▶ [REQUIREMENTS]:
The data below must be copied in full and without any change.

▶ [DATA PROVIDED]:
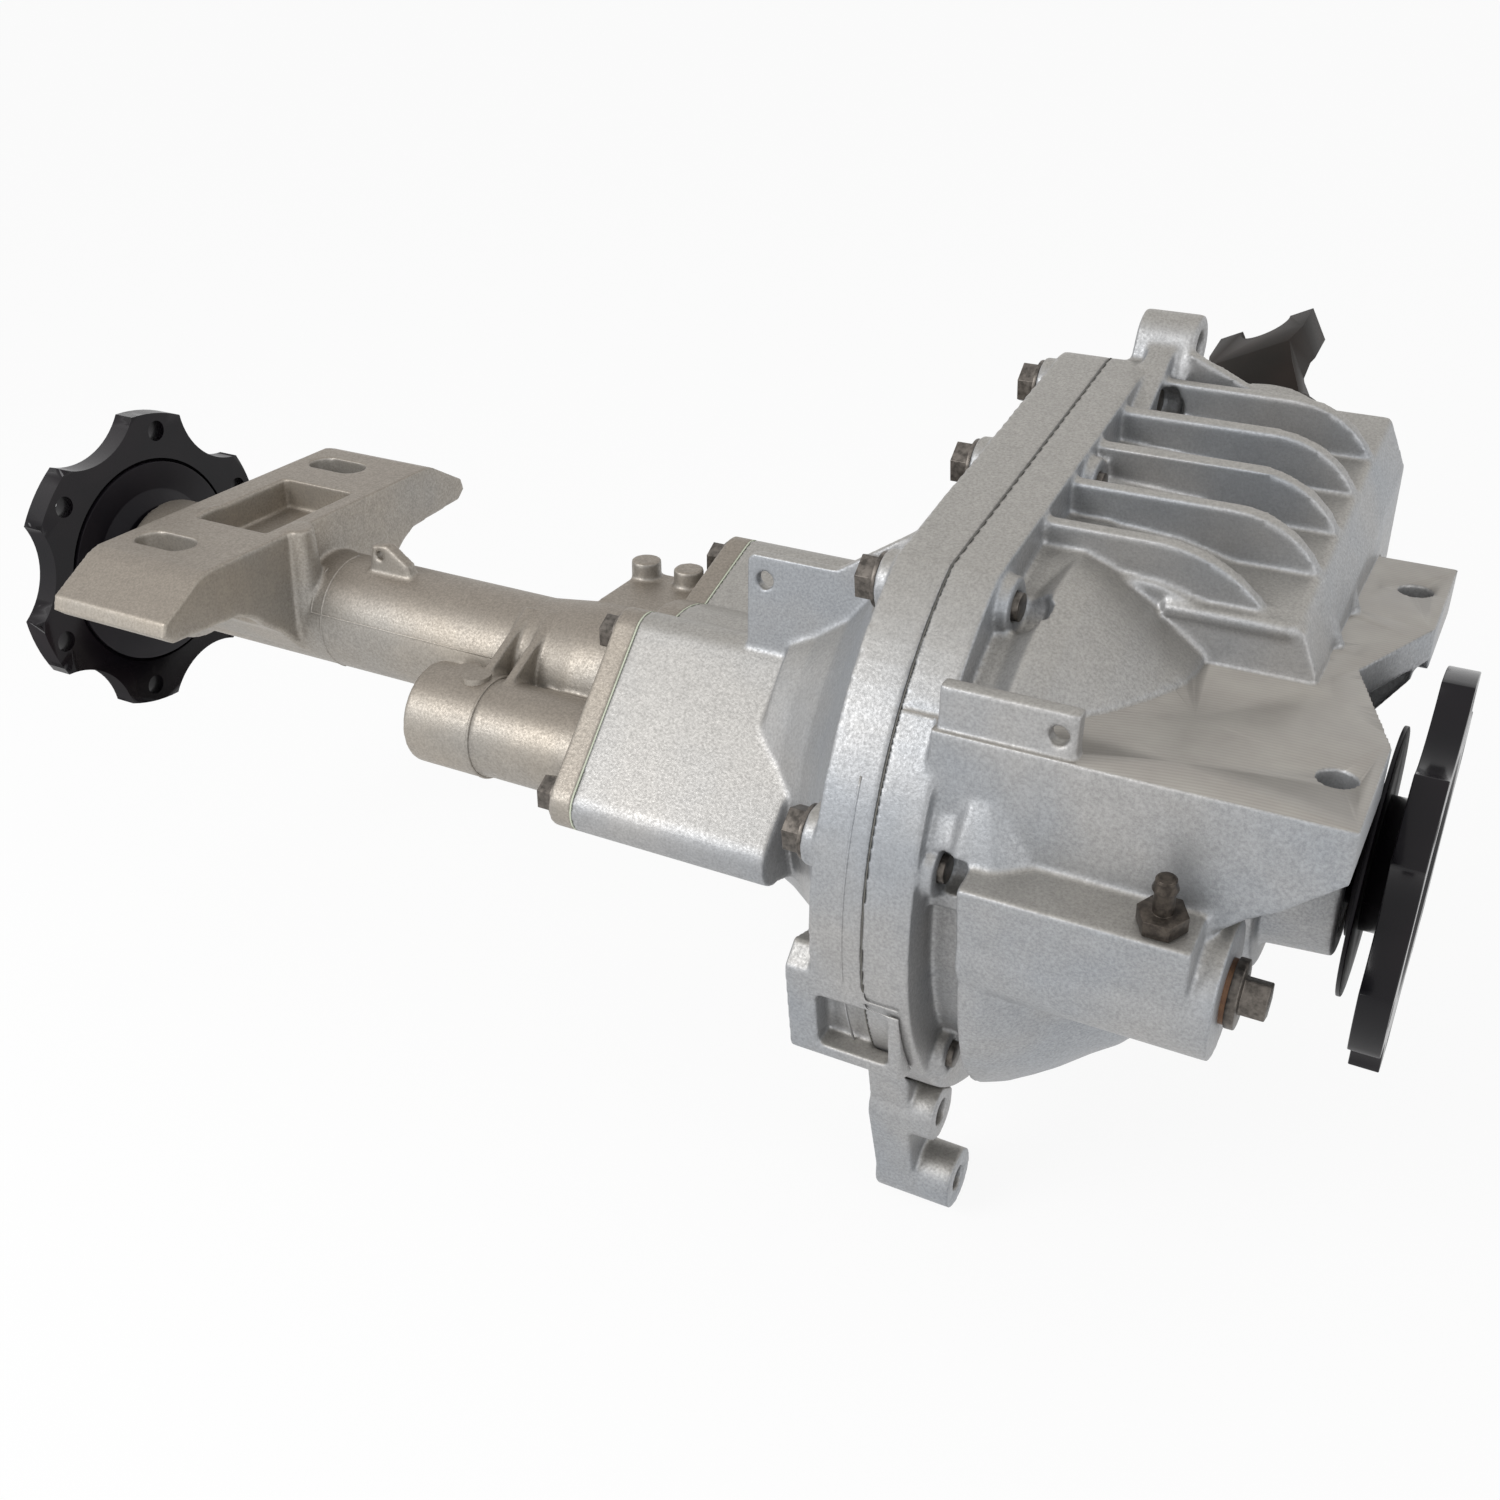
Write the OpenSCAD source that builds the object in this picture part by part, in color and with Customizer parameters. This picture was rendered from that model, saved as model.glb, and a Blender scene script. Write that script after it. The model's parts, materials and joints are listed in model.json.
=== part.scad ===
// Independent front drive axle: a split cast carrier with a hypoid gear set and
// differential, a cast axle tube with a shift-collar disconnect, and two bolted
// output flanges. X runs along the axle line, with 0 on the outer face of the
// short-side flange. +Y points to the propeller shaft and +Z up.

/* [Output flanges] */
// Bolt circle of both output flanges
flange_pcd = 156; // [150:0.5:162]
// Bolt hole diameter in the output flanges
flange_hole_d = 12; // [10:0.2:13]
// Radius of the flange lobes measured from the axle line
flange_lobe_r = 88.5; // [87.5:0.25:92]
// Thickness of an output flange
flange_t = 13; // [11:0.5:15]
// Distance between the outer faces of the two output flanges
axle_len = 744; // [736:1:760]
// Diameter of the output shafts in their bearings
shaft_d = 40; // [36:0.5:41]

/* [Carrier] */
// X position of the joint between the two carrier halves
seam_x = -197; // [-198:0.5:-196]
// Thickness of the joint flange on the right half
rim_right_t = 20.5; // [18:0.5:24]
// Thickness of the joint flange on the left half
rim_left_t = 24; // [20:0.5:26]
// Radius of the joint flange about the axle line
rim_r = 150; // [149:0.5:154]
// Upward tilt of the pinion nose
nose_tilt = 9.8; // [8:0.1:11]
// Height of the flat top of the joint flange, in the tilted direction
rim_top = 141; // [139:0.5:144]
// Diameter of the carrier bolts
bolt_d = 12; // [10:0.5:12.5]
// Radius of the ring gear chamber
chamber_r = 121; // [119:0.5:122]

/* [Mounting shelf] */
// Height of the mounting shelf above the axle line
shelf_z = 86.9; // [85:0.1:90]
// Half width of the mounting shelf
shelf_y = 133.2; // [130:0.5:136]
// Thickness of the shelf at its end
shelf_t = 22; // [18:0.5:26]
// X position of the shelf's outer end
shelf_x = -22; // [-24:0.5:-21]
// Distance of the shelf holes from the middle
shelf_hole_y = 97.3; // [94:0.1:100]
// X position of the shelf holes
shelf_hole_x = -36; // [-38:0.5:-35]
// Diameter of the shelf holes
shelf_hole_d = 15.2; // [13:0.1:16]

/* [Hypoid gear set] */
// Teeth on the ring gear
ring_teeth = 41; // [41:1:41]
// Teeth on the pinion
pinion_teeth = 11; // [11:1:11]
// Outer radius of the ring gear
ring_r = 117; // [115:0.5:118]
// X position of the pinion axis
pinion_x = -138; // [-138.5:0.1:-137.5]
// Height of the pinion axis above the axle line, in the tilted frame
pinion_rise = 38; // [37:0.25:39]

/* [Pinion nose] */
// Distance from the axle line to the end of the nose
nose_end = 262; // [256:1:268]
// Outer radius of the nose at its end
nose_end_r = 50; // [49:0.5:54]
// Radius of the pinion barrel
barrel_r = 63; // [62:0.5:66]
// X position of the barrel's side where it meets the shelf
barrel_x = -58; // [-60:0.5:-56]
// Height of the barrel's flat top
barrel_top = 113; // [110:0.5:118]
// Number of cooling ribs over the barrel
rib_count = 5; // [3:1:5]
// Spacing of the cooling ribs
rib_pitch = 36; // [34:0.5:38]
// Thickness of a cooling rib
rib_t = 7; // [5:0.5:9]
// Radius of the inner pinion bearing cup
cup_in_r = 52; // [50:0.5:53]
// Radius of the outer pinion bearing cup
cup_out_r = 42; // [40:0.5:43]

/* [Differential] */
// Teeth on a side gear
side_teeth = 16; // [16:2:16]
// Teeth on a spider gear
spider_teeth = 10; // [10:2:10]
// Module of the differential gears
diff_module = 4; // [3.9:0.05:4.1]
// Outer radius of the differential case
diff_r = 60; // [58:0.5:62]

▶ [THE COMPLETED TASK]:
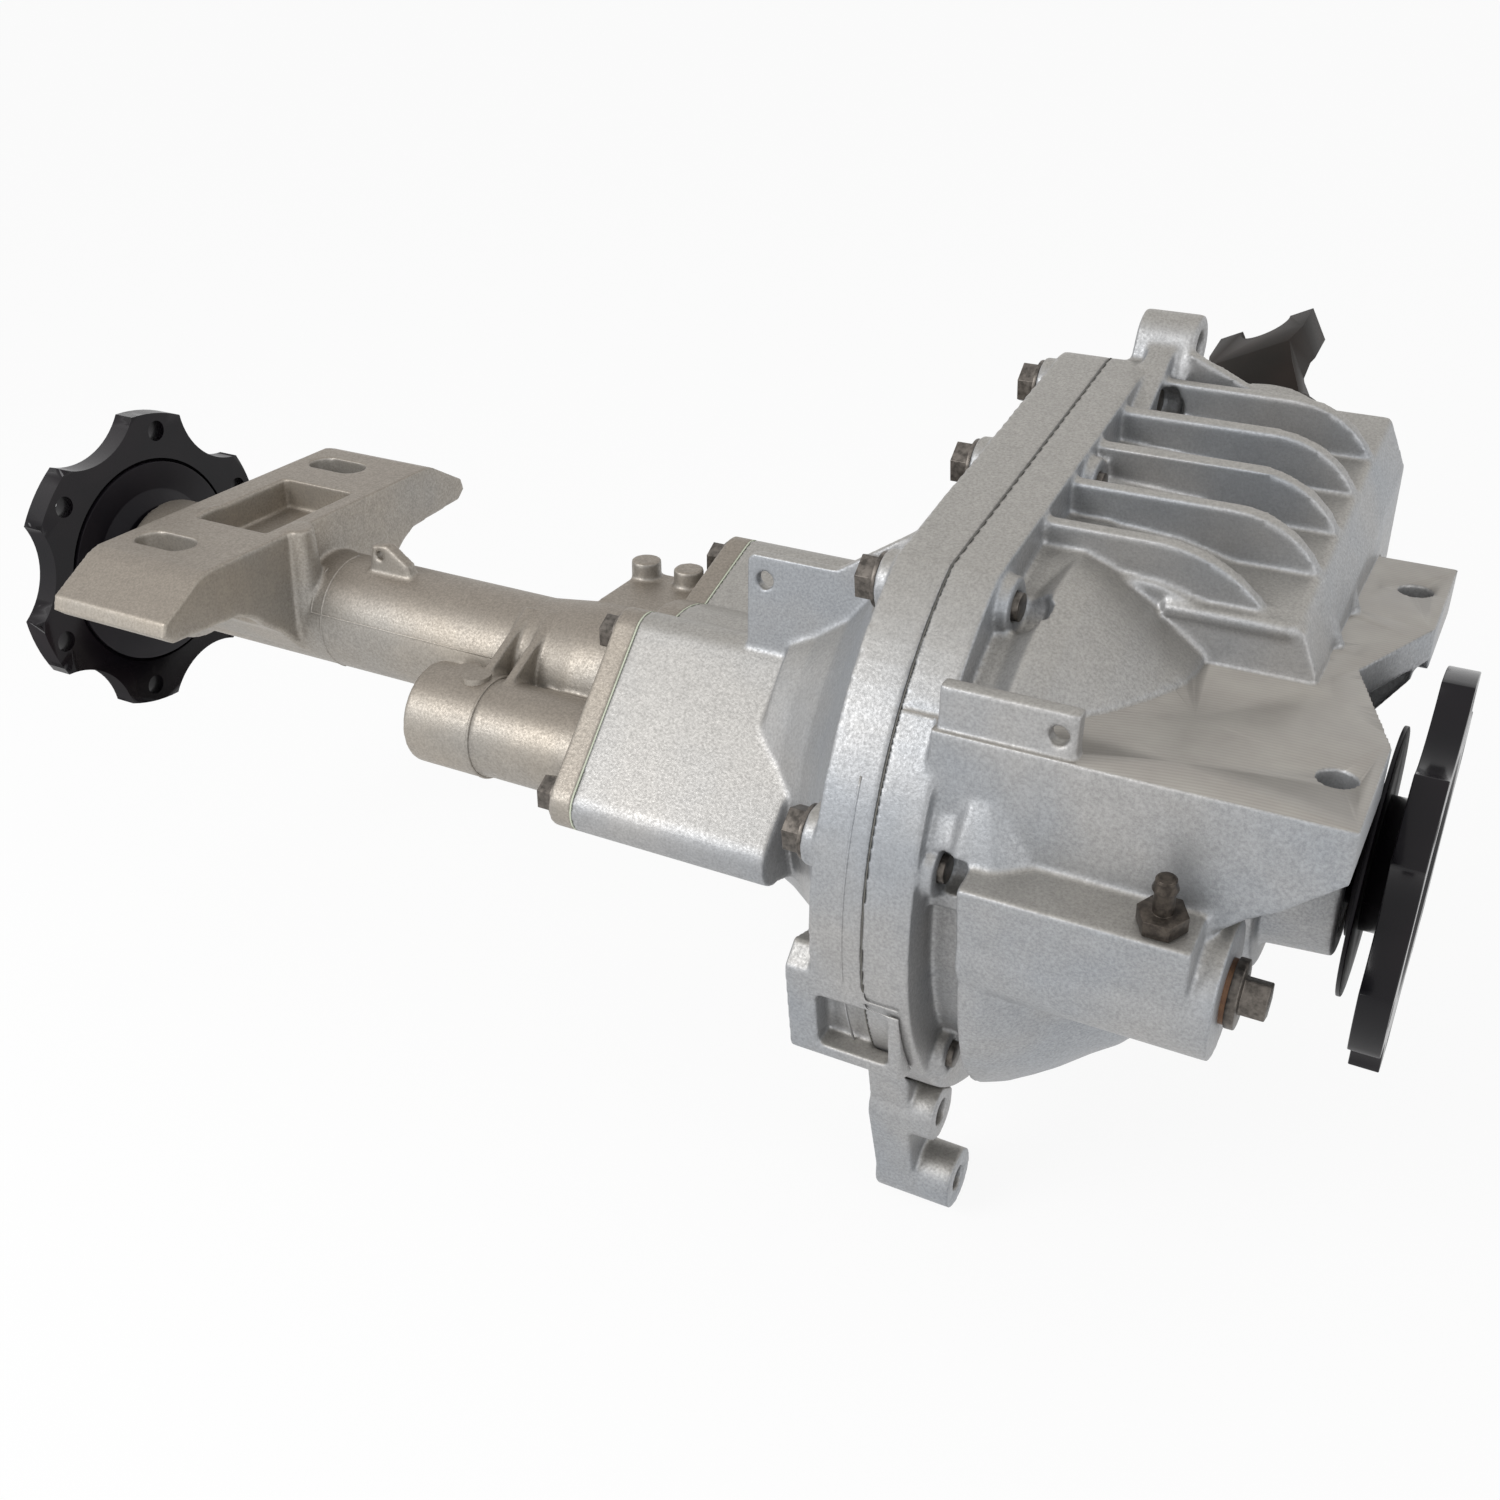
Write the OpenSCAD source that builds the object in this picture part by part, in color and with Customizer parameters. This picture was rendered from that model, saved as model.glb, and a Blender scene script. Write that script after it. The model's parts, materials and joints are listed in model.json.
=== part.scad ===
// Independent front drive axle: a split cast carrier with a hypoid gear set and
// differential, a cast axle tube with a shift-collar disconnect, and two bolted
// output flanges. X runs along the axle line, with 0 on the outer face of the
// short-side flange. +Y points to the propeller shaft and +Z up.

/* [Output flanges] */
// Bolt circle of both output flanges
flange_pcd = 156; // [150:0.5:162]
// Bolt hole diameter in the output flanges
flange_hole_d = 12; // [10:0.2:13]
// Radius of the flange lobes measured from the axle line
flange_lobe_r = 88.5; // [87.5:0.25:92]
// Thickness of an output flange
flange_t = 13; // [11:0.5:15]
// Distance between the outer faces of the two output flanges
axle_len = 744; // [736:1:760]
// Diameter of the output shafts in their bearings
shaft_d = 40; // [36:0.5:41]

/* [Carrier] */
// X position of the joint between the two carrier halves
seam_x = -197; // [-198:0.5:-196]
// Thickness of the joint flange on the right half
rim_right_t = 20.5; // [18:0.5:24]
// Thickness of the joint flange on the left half
rim_left_t = 24; // [20:0.5:26]
// Radius of the joint flange about the axle line
rim_r = 150; // [149:0.5:154]
// Upward tilt of the pinion nose
nose_tilt = 9.8; // [8:0.1:11]
// Height of the flat top of the joint flange, in the tilted direction
rim_top = 141; // [139:0.5:144]
// Diameter of the carrier bolts
bolt_d = 12; // [10:0.5:12.5]
// Radius of the ring gear chamber
chamber_r = 121; // [119:0.5:122]

/* [Mounting shelf] */
// Height of the mounting shelf above the axle line
shelf_z = 86.9; // [85:0.1:90]
// Half width of the mounting shelf
shelf_y = 133.2; // [130:0.5:136]
// Thickness of the shelf at its end
shelf_t = 22; // [18:0.5:26]
// X position of the shelf's outer end
shelf_x = -22; // [-24:0.5:-21]
// Distance of the shelf holes from the middle
shelf_hole_y = 97.3; // [94:0.1:100]
// X position of the shelf holes
shelf_hole_x = -36; // [-38:0.5:-35]
// Diameter of the shelf holes
shelf_hole_d = 15.2; // [13:0.1:16]

/* [Hypoid gear set] */
// Teeth on the ring gear
ring_teeth = 41; // [41:1:41]
// Teeth on the pinion
pinion_teeth = 11; // [11:1:11]
// Outer radius of the ring gear
ring_r = 117; // [115:0.5:118]
// X position of the pinion axis
pinion_x = -138; // [-138.5:0.1:-137.5]
// Height of the pinion axis above the axle line, in the tilted frame
pinion_rise = 38; // [37:0.25:39]

/* [Pinion nose] */
// Distance from the axle line to the end of the nose
nose_end = 262; // [256:1:268]
// Outer radius of the nose at its end
nose_end_r = 50; // [49:0.5:54]
// Radius of the pinion barrel
barrel_r = 63; // [62:0.5:66]
// X position of the barrel's side where it meets the shelf
barrel_x = -58; // [-60:0.5:-56]
// Height of the barrel's flat top
barrel_top = 113; // [110:0.5:118]
// Number of cooling ribs over the barrel
rib_count = 5; // [3:1:5]
// Spacing of the cooling ribs
rib_pitch = 36; // [34:0.5:38]
// Thickness of a cooling rib
rib_t = 7; // [5:0.5:9]
// Radius of the inner pinion bearing cup
cup_in_r = 52; // [50:0.5:53]
// Radius of the outer pinion bearing cup
cup_out_r = 42; // [40:0.5:43]

/* [Differential] */
// Teeth on a side gear
side_teeth = 16; // [16:2:16]
// Teeth on a spider gear
spider_teeth = 10; // [10:2:10]
// Module of the differential gears
diff_module = 4; // [3.9:0.05:4.1]
// Outer radius of the differential case
diff_r = 60; // [58:0.5:62]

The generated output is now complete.